短期的な視点と長期的な視点をいかに組織に埋め込み、 両立させるか

── こうした大きな変化に際して、企業はどう経営に取り組むべきでしょうか。
より長期的な視点と短期的な視点、2つの視点とその両立が求められると思います。日本企業においては、中期経営計画の3〜5年というタイムスパンを重視し、長期ビジョンが明確でない場合が少なくありません。しかし両極化の時代の企業経営では、足元の変化に機敏に対応する短期的な視点と、10〜20年先を見据える長期的な視点を併せ持たなくてはいけないのです。

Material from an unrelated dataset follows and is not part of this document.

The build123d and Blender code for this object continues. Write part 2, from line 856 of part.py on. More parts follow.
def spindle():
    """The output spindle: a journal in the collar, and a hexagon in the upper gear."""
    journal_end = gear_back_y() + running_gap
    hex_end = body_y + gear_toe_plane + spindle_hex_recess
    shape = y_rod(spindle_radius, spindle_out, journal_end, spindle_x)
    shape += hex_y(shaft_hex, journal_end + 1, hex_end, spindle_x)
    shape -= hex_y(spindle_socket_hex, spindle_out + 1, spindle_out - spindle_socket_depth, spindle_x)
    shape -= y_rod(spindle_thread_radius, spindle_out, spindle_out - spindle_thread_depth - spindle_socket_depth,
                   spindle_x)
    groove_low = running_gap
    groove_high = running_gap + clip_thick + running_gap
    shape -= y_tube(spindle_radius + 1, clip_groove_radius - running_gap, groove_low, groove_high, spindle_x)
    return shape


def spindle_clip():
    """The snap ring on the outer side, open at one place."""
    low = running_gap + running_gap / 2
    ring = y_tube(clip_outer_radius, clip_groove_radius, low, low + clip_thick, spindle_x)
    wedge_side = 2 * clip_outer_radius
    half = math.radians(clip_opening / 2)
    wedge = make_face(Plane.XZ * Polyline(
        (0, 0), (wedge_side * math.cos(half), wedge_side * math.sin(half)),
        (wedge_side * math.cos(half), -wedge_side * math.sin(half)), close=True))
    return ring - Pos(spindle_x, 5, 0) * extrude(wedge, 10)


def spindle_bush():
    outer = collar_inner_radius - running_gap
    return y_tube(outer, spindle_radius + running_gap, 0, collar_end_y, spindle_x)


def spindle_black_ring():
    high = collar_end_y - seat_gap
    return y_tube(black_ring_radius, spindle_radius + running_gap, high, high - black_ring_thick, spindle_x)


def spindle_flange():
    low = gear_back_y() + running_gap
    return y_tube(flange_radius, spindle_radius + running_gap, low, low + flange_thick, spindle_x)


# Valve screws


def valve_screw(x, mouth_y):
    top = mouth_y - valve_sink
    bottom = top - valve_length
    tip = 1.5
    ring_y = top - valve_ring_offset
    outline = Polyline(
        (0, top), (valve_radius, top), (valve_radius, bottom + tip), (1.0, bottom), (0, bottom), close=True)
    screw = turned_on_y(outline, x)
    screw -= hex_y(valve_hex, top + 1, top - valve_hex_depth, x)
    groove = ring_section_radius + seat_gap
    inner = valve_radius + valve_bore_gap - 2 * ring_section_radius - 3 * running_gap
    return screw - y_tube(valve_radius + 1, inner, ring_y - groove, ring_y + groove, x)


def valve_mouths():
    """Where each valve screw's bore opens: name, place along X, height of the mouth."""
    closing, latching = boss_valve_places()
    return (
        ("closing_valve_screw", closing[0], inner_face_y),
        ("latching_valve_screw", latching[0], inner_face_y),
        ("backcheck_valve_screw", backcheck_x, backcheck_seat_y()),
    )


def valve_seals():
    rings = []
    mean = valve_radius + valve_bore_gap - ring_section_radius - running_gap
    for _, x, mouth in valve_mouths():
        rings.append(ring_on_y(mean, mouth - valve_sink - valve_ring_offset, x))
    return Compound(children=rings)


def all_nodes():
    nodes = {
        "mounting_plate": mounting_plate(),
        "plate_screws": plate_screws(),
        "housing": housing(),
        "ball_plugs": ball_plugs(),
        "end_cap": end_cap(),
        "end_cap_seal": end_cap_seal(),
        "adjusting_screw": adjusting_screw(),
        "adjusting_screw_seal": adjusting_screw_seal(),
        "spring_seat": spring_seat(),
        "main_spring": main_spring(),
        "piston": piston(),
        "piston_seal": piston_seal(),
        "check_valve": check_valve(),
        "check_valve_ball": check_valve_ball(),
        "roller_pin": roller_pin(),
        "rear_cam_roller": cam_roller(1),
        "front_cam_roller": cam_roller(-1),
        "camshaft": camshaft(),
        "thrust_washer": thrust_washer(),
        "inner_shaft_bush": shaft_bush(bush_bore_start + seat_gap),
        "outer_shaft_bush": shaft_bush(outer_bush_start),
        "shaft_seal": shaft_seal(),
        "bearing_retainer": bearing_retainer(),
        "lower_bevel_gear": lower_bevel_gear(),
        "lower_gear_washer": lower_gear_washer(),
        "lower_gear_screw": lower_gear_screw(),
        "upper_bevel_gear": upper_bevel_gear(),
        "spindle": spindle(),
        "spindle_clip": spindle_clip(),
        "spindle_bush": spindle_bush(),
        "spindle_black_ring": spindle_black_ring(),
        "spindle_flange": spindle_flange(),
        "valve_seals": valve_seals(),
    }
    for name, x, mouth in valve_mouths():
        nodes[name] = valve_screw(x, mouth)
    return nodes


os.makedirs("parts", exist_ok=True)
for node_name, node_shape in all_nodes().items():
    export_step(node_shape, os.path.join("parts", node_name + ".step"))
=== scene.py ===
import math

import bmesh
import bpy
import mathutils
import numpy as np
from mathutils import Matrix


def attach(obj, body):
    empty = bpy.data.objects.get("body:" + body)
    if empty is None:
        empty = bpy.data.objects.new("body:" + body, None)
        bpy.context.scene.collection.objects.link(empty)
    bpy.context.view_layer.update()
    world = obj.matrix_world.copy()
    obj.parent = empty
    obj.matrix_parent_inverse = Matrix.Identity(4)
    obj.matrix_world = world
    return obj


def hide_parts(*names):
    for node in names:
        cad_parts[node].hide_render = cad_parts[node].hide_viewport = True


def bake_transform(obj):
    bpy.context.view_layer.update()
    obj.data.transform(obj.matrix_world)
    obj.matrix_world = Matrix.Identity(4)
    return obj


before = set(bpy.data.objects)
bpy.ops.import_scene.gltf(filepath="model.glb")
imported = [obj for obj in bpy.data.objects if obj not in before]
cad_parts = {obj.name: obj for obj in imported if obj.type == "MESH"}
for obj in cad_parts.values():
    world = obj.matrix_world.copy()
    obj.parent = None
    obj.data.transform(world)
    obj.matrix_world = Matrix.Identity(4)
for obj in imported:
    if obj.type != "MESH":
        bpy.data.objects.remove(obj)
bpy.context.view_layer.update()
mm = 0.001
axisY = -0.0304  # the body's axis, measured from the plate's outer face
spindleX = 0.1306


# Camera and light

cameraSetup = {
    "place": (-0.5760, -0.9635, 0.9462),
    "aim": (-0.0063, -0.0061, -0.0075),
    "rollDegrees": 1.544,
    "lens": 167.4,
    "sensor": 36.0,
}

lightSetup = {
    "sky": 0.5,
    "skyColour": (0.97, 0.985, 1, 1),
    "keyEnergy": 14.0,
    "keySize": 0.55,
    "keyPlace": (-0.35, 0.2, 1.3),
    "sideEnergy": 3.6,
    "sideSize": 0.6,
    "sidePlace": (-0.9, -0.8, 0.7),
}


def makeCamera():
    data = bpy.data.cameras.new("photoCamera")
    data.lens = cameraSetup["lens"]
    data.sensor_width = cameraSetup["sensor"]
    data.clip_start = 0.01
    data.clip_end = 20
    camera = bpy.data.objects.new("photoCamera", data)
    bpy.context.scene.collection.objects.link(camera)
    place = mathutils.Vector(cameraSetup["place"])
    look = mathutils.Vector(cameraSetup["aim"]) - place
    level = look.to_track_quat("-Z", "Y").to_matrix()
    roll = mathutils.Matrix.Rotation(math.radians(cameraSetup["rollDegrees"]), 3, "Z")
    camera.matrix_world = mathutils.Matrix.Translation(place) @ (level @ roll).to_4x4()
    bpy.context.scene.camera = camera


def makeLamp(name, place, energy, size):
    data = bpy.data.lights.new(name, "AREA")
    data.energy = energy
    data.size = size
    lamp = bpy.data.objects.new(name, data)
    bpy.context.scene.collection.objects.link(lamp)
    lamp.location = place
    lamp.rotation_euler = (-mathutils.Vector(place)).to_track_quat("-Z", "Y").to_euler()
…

── 短期と長期という2つの視点を持つためには、何が必要でしょうか。
不確実性が高まる両極化の時代において未来を語るのは難しいことですが、不確実が増大するからこそ、社会における自社の存在意義(パーパス)を明確にし、それに基づいたビジネスのグランドデザインを明示することが重要です。というのも、長期的な視点で持続可能なビジネスの未来像を描き、それをステークホルダーと共有することができれば、企業評価が向上するからです。これは企業活動のよりどころになるものですから、もし経営トップが代わっても継承されなくてはなりません。そのためには価値観を同じくする次代のリーダー層の育成も持続的経営の大きなテーマになります。また、組織全体のPDCAサイクルをパーパス実現のための長期的な時間軸を中心としたものに変えていく必要があります。
── リーダーの役割が問われます。
私は、両極化の時代の企業経営には2種類のリーダーが必要と考えています。現場を回すリーダーと、事業ポートフォリオ全体を最適化するリーダーです。現場を回すリーダーにおいては意思決定のサイクルを短期的に素早く回していくために、現場に権限移譲をして、機動的に対応していくことが求められます。一方、事業ポートフォリオ全体を最適化するリーダーにおいては、社会課題や企業全体の方向性を踏まえて長期的な変革を断行することが求められます。リーダーシップにおいても短期と長期、まさに両極的な役割が求められ、この2つを組織としてつないでいかなければなりません。そのためには、短期と長期2つの機能を混同することなく、この両者をパーパスでつないでいくことが重要でしょう。
両極化の時代においては、組織を率いる立場の役割も両極を成し、中間管理職の機能は徐々に失われていきます。そして、ボトムアップでもなく、トップダウンでもない、両者のバランスを取りながら全体を最適化していく仕組みを構築する必要があります。